I figured it out somehow. It seems that for some reason boolean function aren't optimised. I changed my auth function to:

CREATE OR REPLACE FUNCTION myschema.auth_group (group_id int[])
  RETURNS SETOF int
  AS $$
BEGIN
  IF current_setting('role', FALSE)  = 'admin' THEN
    RETURN QUERY SELECT 1;
  ELSIF EXISTS (SELECT 1 FROM myschema.person_groups
      WHERE person_groups.google_id = current_setting('user.sub', TRUE) AND person_groups.group_id = ANY ($1)) THEN
    RETURN QUERY SELECT 1;
  END IF;
END;
$$
LANGUAGE plpgsql
STABLE STRICT
SECURITY DEFINER;
CREATE POLICY select_gate_enterlog ON myschema.gate_enterlog
  FOR SELECT TO person USING (EXISTS (SELECT myschema.auth_group (ARRAY[6, 1])));

With such function planner is efficient:

Aggregate  (cost=1827.97..1827.98 rows=1 width=8) (actual time=6.005..6.006 rows=1 loops=1)

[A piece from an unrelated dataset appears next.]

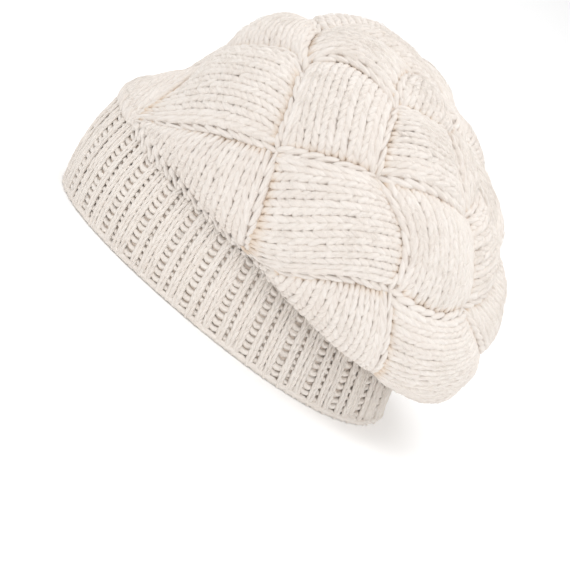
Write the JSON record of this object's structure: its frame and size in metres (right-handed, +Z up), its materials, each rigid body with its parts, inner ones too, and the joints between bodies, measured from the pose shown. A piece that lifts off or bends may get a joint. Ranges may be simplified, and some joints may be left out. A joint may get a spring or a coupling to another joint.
{
  "type": "knit beret",
  "caption": "Chunky hand-knit beret in cream wool with a ribbed head band and a slouchy crown of basket-weave blocks.",
  "frame": {"origin": "centre of the bounding box in X and Y, on the plane of the cast-on edge that it rests on", "axes": "+Z up from the opening to the crown, -Y toward the wearer's forehead, +Y toward the nape, +X toward the wearer's left"},
  "size_m": [0.1984, 0.2214, 0.1539],
  "materials": {
    "wool": "soft, slightly fuzzy two-strand wool, matt"
  },
  "bodies": {
    "root": {"ribbed_band": "wool", "base_triangle_1": "wool", "base_triangle_2": "wool", "base_triangle_3": "wool", "base_triangle_4": "wool", "base_triangle_5": "wool", "base_triangle_6": "wool", "tier_1_block_1": "wool", "tier_1_block_2": "wool", "tier_1_block_3": "wool", "tier_1_block_4": "wool", "tier_1_block_5": "wool", "tier_1_block_6": "wool", "tier_2_block_1": "wool", "tier_2_block_2": "wool", "tier_2_block_3": "wool", "tier_2_block_4": "wool", "tier_2_block_5": "wool", "tier_2_block_6": "wool", "tier_3_block_1": "wool", "tier_3_block_2": "wool", "tier_3_block_3": "wool", "tier_3_block_4": "wool", "tier_3_block_5": "wool", "tier_3_block_6": "wool", "tier_4_block_1": "wool", "tier_4_block_2": "wool", "tier_4_block_3": "wool", "tier_4_block_4": "wool", "tier_4_block_5": "wool", "tier_4_block_6": "wool", "crown_tip": "wool"}
  },
  "joints": []
}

  Output: count(gate_enterlog.id)
  InitPlan 1 (returns $0)
    ->  ProjectSet  (cost=0.00..5.27 rows=1000 width=4) (actual time=0.158..0.159 rows=0 loops=1)

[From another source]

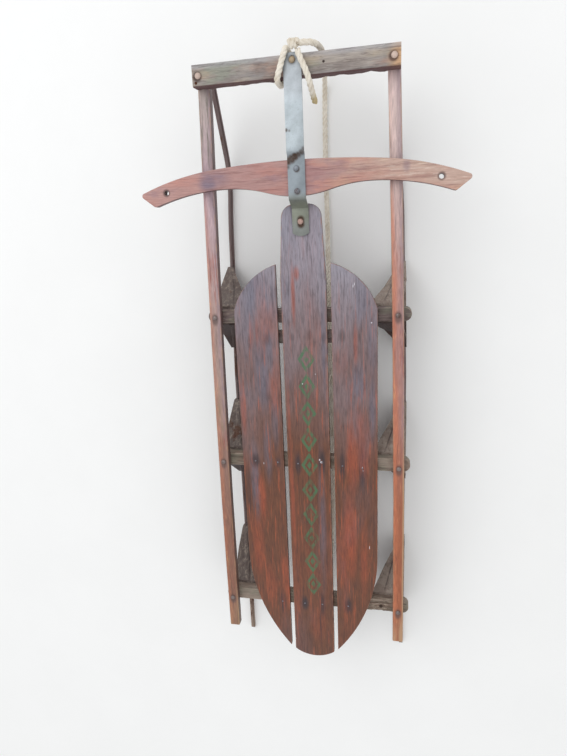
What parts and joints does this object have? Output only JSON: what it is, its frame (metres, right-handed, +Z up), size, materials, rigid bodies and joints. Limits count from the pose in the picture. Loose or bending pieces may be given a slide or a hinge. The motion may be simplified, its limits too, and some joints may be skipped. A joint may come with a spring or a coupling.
{
  "type": "snow sled",
  "caption": "Steerable wooden snow sled on steel runners, with a slatted deck, a wooden steering bar and a pull rope tied round its front bar.",
  "frame": {"origin": "on the floor under the middle of the sled's length and width, the rope left out", "axes": "+Y towards the front of the sled, +X to the right of a rider who faces forwards, +Z up"},
  "size_m": [0.47, 1.0517, 0.1778],
  "materials": {
    "varnished_wood": "worn varnish, dark red-brown",
    "bench_wood": "bare and weathered",
    "rail_wood": "worn varnish, orange-brown",
    "bar_wood": "worn varnish, red-brown",
    "bumper_wood": "weathered grey-brown",
    "runner_steel": "old dark red paint with rust",
    "knee_steel": "worn paint and rust",
    "strap_steel": "dull galvanised, stained",
    "bolt_steel": "dull and rusty",
    "rope": "braided cotton, soiled"
  },
  "bodies": {
    "frame": {"slat_middle": "varnished_wood", "slat_left": "varnished_wood", "slat_right": "varnished_wood", "bench_front": "bench_wood", "bench_middle": "bench_wood", "bench_rear": "bench_wood", "batten": "bench_wood", "rail_left": "rail_wood", "rail_right": "rail_wood", "runner_left": "runner_steel", "runner_right": "runner_steel", "knee_front_left": "knee_steel", "knee_front_right": "knee_steel", "knee_middle_left": "knee_steel", "knee_middle_right": "knee_steel", "knee_rear_left": "knee_steel", "knee_rear_right": "knee_steel", "rail_bolt_front_left": "bolt_steel", "rail_bolt_front_right": "bolt_steel", "rail_bolt_middle_left": "bolt_steel", "rail_bolt_middle_right": "bolt_steel", "rail_bolt_rear_left": "bolt_steel", "rail_bolt_rear_right": "bolt_steel", "pivot_bolt": "bolt_steel"},
    "steering": {"steering_bar": "bar_wood", "steering_strap": "strap_steel", "strap_screw_front": "bolt_steel", "strap_screw_rear": "bolt_steel"},
    "bumper": {"bumper": "bumper_wood", "bumper_bolt_left": "bolt_steel", "bumper_bolt_right": "bolt_steel", "strap_bolt": "bolt_steel", "rope_hitch": "rope", "rope_knot": "rope", "rope_end": "rope", "rope": "rope"}
  },
  "joints": [
    {"name": "steering_pivot", "type": "hinge", "parent": "frame", "child": "steering", "pos_m": [0, 0.30125, 0.1368], "axis": [0, 0, 1], "range_deg": [-8, 8]},
    {"name": "front_swing", "type": "slide", "parent": "frame", "child": "bumper", "axis": [1, 0, 0], "range_m": [-0.029, 0.029], "deforming": ["rail_left", "rail_right", "runner_left", "runner_right"]}
  ],
  "couplings": [
    {"joint": "front_swing", "follows": "steering_pivot", "m_per_rad": -0.2055}
  ]
}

          Output: auth_group(current_setting('role'::text, false), current_setting('user.sub'::text, true), '{6,1}'::integer[])

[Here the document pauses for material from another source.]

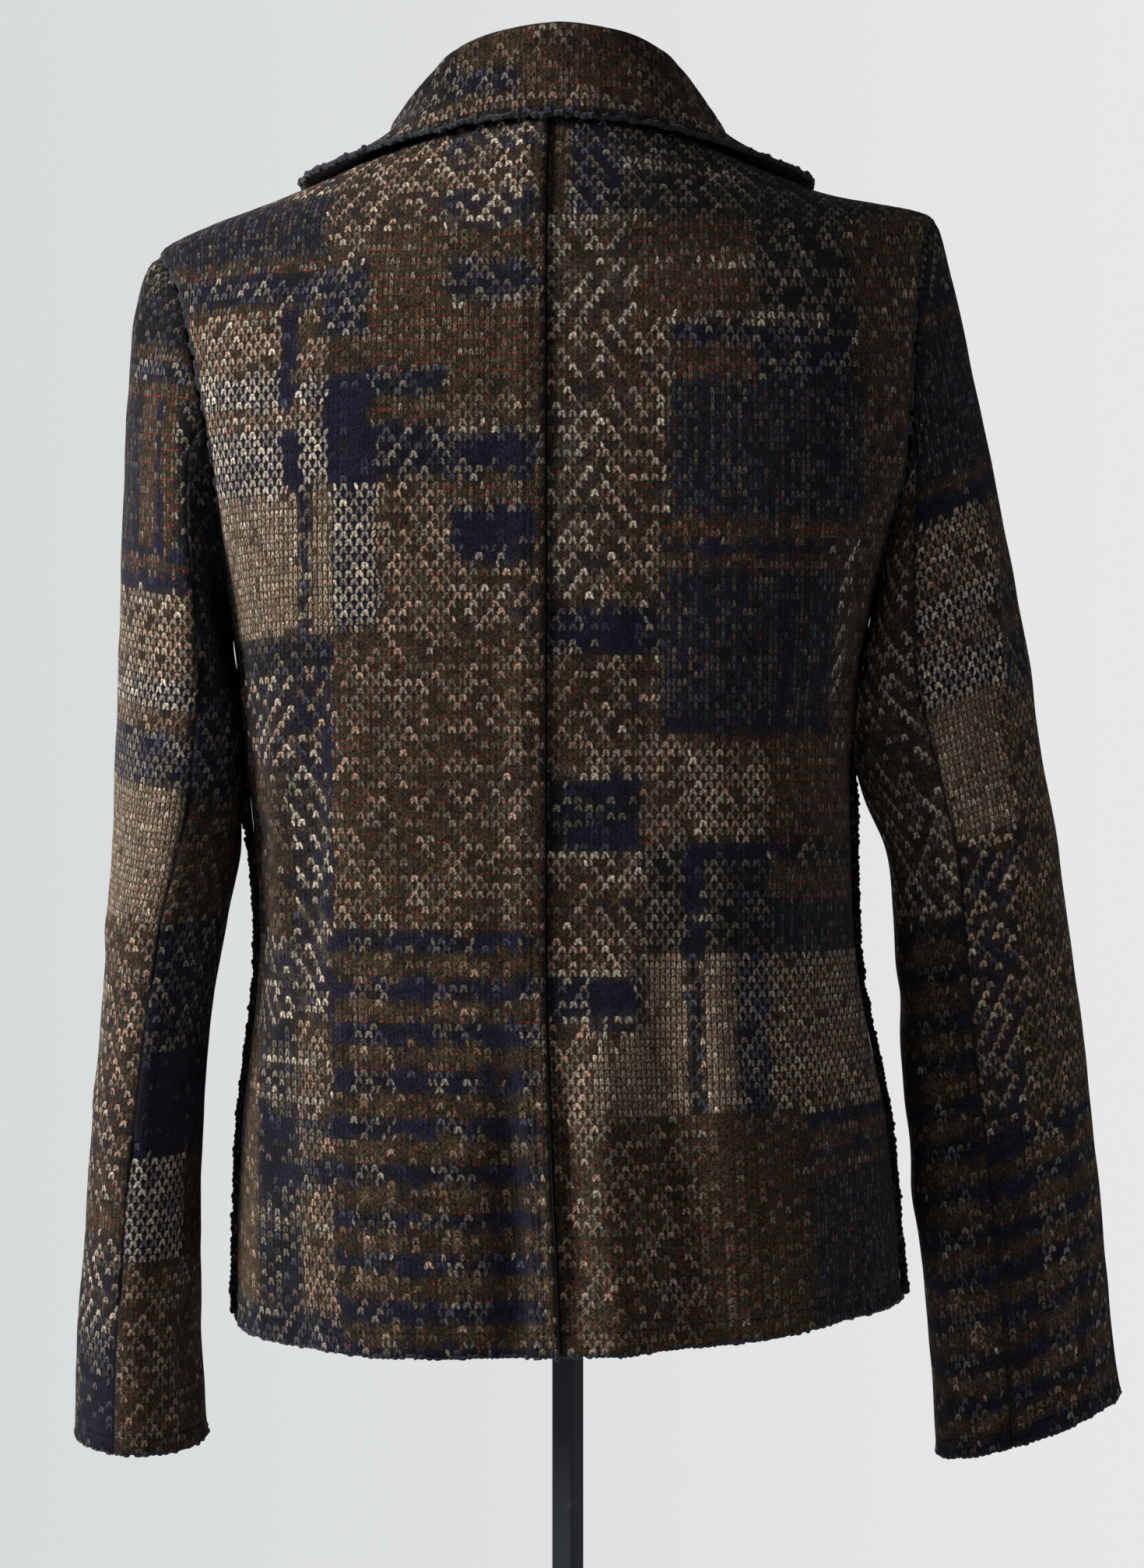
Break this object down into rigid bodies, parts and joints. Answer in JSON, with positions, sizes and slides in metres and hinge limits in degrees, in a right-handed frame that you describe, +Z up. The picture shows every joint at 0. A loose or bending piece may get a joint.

          ->  Result  (cost=0.00..0.01 rows=1 width=0) (actual time=0.000..0.001 rows=1 loops=1)
  ->  Seq Scan on mychema.gate_enterlog  (cost=0.00..1720.08 rows=43154 width=4) (actual time=6.002..6.002 rows=0 loops=1)
        Output: gate_enterlog.id, gate_enterlog.person_id, gate_enterlog.checkpoint_time, gate_enterlog.direction, gate_enterlog.place
        Filter: $0
        Rows Removed by Filter: 86308
Planning Time: 0.500 ms
Execution Time: 6.100 ms

Cost is pretty much the same as USING(TRUE) in RLS.